Solr is 4.4, manifoldcf 1.3.

We are indexing a shared windows network drive, filtering on *.doc*, *.xls*, *.pdf ... with about 650,000 files to index, giving a SOLR index 35GB in size.

The result is great except that the manifoldcf job crashes before the end.

Note that:
- ignoreTikaException is true in solrconfig.xml (otherwise the manifoldcf job stops very early).
- tomcat has been given 24 GB of memory (it uses 15GB)
- there are 8 cores

Message in http://localhost:8080/mcf-crawler-ui/showjobstatus.jsp is:
Error: Repeated service interruptions - failure processing document: Server at http://localhost:8080/solr/collection1 returned non ok status:500, message:Internal Server Error

Then, instead of indexing the full drive in one job, we have defined one job for each subfolder.

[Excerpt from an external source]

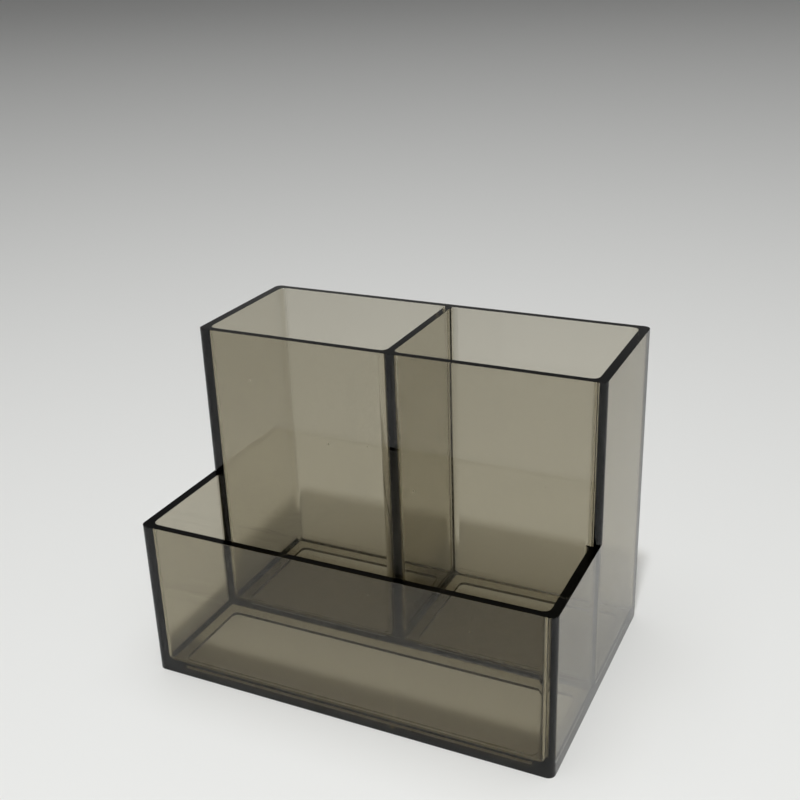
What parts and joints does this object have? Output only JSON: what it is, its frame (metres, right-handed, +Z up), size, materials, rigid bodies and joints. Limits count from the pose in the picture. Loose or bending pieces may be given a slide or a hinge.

Almost all "subfolder" jobs end successfully, only for 2 or 3 we receive the same message, and for 2 or 3 other ones a different message:

Error: Repeated service interruptions - failure processing document: Read timed out

If we try to go further (defining one job for each subfolder of a subfolder in error), the same happens: success for almost all subfolders except 1 or 2.

What is the first step to do to solve this problem?

Thanks.